The Brown Range or Sørtindane Peaks (Note: The United States Board on Geographic Names insists the name is Sørtindane Peaks, and not Brown Range or Gory Sørtindane.) is a group of seven peaks in the Framnes Mountains about 4 km south of Mount Twintop in Mac. Robertson Land, Antarctica.

==Exploration==

Norwegian cartographers mapped two of the peaks from aerial photographs taken by the Lars Christensen Expedition in 1936, and named them the Sørtindane (South Mountain) Peaks.
They are named for D. A. Brown, who was a radio operator at Mawson Station in 1958.

==Description==

The Framnes Mountains have elevations up to 1500 m above sea level, and rise up to 400 m above the ice surface.
They have dark, weathered charnockite bedrock that is littered with light-colored quartz-rich, granitic gneiss glacial erratics.
The Brown Range is about 50 km inland.
During the late Quaternary the ice sheet thickened by about 160 m at the Brown Range.

==Features==
===Simpson Ridge===

. An isolated, sharp, serrated ridge situated 1 mi south of Mount Twintop in the Framnes Mountains, Mac.
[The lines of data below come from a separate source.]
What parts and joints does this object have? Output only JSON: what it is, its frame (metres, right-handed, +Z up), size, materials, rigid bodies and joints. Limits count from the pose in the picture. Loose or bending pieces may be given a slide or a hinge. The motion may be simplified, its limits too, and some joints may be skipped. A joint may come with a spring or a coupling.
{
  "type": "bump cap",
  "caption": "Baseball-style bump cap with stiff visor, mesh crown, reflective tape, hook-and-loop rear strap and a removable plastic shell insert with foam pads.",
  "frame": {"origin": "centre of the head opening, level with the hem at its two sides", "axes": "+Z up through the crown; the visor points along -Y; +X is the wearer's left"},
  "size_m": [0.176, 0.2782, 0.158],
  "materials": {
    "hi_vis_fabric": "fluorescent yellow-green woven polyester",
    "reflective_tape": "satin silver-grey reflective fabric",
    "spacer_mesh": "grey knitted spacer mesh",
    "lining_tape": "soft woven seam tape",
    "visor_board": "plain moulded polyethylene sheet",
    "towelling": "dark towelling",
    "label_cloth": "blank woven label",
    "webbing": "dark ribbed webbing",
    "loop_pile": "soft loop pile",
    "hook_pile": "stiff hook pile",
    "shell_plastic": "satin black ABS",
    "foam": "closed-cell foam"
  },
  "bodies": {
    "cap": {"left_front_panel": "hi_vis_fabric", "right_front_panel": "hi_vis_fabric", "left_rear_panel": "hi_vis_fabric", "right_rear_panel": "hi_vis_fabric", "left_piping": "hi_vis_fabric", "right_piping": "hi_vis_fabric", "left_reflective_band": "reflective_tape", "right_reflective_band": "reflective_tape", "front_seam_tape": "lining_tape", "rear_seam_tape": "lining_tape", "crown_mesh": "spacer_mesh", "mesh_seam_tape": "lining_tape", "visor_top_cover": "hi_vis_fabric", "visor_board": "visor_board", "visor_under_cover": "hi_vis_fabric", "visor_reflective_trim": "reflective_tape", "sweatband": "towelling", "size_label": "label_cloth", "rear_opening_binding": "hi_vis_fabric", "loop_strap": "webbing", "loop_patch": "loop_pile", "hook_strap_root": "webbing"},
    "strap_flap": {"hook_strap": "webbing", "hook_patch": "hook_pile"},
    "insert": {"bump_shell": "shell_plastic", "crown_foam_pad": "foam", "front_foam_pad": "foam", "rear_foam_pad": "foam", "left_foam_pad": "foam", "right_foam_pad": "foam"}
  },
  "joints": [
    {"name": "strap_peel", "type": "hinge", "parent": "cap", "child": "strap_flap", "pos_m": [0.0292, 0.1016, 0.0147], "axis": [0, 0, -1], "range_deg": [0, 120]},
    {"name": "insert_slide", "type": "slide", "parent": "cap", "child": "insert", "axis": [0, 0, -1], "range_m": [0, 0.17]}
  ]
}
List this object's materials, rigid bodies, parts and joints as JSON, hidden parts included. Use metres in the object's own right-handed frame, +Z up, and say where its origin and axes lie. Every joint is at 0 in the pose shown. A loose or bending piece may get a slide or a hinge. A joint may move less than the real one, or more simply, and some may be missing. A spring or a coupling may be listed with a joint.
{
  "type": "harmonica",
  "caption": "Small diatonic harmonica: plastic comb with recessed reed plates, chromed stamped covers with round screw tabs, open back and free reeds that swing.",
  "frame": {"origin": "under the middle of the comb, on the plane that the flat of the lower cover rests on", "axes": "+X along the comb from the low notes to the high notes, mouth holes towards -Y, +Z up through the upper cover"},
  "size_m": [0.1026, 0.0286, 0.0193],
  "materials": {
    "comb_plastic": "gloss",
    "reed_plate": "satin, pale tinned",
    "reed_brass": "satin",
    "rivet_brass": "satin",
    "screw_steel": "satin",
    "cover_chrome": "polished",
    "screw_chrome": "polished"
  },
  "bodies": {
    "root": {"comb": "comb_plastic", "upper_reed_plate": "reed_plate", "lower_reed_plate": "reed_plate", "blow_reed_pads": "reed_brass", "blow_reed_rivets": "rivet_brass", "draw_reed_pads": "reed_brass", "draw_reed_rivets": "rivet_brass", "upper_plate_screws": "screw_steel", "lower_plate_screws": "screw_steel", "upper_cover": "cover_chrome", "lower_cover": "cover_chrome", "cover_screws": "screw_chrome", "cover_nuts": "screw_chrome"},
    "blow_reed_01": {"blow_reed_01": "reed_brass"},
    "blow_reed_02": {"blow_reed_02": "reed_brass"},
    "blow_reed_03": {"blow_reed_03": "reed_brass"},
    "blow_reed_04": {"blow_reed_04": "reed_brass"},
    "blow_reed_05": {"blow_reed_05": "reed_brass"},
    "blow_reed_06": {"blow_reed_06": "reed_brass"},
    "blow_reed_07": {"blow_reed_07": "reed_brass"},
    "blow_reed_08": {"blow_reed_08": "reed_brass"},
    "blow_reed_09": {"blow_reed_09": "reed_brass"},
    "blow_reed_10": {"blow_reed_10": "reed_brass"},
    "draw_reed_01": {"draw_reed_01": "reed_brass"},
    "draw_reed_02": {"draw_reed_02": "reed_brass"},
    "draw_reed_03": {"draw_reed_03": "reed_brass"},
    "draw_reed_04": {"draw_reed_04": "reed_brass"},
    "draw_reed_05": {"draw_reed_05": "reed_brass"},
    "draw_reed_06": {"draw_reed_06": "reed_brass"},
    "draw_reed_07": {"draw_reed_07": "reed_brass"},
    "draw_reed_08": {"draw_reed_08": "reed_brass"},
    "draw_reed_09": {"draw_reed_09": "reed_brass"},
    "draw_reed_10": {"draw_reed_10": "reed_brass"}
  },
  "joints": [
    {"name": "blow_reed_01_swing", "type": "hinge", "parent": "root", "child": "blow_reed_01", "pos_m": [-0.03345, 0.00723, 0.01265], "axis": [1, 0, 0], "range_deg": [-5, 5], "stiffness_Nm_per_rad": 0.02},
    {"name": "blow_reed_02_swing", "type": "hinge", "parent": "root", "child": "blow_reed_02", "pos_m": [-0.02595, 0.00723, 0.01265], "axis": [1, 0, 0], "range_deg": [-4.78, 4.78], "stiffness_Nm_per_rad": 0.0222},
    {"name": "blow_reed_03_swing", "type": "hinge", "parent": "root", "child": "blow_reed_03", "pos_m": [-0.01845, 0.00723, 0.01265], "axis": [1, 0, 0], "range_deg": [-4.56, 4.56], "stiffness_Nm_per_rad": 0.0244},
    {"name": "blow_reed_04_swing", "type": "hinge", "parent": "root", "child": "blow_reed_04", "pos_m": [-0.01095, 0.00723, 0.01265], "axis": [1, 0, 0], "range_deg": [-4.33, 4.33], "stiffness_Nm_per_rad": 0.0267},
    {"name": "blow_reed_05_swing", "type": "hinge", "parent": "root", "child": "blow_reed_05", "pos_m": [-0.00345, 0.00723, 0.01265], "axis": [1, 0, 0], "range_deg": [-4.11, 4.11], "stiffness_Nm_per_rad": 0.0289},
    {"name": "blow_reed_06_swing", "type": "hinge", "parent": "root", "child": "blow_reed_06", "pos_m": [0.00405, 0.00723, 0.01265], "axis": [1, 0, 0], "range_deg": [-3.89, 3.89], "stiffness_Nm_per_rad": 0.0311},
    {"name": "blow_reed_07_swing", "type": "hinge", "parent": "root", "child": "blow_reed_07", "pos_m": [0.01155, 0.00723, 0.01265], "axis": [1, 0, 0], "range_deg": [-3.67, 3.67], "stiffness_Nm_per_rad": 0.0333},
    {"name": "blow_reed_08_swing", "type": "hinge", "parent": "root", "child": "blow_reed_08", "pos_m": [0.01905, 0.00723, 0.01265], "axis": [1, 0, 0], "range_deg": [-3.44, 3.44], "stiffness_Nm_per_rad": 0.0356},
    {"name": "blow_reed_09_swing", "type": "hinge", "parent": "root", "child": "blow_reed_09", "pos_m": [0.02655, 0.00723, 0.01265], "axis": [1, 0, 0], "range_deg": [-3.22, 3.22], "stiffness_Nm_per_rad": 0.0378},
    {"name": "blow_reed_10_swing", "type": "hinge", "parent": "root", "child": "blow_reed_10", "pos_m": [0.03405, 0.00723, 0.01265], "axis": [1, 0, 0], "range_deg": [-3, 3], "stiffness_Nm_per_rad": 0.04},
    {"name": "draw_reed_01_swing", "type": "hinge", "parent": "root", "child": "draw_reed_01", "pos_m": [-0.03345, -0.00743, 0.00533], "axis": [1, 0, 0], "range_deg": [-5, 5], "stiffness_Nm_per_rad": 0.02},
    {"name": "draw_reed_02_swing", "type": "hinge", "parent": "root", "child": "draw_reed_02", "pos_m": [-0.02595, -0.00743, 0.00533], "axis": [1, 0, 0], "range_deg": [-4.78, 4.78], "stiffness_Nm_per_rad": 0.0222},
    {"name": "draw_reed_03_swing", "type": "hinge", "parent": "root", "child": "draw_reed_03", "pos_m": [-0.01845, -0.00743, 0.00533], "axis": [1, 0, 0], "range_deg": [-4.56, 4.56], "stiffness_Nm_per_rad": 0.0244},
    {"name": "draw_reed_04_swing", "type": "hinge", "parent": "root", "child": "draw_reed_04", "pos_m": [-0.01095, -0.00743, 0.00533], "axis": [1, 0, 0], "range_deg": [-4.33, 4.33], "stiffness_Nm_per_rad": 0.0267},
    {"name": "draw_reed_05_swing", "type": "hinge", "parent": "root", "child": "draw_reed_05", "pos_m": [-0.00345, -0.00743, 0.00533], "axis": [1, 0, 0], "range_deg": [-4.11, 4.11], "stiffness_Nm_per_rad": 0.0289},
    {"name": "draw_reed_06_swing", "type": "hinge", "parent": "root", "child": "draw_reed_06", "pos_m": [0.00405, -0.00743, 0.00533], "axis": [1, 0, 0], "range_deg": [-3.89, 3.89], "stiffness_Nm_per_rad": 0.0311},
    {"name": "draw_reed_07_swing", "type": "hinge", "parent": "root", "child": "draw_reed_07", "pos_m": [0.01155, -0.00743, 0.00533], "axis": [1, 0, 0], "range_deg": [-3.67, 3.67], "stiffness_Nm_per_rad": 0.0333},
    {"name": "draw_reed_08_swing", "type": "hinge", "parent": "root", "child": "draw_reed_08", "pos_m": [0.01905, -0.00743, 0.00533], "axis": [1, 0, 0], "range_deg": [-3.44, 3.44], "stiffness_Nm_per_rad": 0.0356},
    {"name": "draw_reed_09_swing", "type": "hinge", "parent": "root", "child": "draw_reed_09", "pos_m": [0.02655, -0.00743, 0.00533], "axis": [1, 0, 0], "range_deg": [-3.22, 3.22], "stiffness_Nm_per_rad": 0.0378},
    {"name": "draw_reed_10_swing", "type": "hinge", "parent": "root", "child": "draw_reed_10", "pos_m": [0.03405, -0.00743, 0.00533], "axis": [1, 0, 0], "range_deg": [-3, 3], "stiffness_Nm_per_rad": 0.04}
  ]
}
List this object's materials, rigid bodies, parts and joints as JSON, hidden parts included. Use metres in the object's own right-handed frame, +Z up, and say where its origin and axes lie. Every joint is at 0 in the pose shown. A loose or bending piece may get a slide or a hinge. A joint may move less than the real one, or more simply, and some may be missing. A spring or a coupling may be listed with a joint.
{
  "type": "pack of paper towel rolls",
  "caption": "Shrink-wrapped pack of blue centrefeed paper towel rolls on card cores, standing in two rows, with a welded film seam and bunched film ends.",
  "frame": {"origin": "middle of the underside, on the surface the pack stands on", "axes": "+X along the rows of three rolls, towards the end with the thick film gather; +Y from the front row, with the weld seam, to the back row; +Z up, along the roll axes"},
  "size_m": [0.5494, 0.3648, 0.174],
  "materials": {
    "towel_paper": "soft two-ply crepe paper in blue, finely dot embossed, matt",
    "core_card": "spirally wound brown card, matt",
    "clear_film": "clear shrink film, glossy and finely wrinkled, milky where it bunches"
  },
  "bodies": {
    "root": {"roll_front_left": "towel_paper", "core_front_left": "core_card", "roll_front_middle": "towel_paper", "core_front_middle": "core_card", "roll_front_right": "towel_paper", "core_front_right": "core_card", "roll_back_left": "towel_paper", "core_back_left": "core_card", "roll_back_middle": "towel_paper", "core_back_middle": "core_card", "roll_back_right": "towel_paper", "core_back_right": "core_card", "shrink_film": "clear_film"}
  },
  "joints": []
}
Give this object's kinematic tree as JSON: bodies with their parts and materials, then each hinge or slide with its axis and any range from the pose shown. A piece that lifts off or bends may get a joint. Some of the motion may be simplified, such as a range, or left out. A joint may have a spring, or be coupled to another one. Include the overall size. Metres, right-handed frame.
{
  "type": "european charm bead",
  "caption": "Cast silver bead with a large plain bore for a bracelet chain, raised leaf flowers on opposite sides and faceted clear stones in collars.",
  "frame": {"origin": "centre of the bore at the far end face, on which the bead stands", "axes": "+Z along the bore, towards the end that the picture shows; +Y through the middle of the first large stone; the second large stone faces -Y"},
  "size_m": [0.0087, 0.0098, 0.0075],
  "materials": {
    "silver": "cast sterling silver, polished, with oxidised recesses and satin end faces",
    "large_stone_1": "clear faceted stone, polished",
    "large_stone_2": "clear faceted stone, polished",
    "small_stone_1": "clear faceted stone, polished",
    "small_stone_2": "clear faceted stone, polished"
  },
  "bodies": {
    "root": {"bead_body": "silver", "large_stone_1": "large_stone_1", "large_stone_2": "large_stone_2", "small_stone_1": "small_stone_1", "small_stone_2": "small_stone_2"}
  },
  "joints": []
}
Robertson Land. Mapped from ANARE surveys, 1954-62. Named by ANCA for C.R. Simpson, electronics engineer at Mawson Station in 1967.

===Gordon Peak===

Gordon Peak is in the center of the Brown Range and is its the highest peak at about 1484 m above sea level.
The two main peaks in this range were plotted by Norwegian cartographers from air photographs taken by the Lars Christensen Expedition (1936).
Gordon Peak was used as an unoccupied Trigonometrical station by Max J. Corry, surveyor at Mawson in 1965.
It is named for P.J. Gordon, radio technician at Mawson Station in 1965.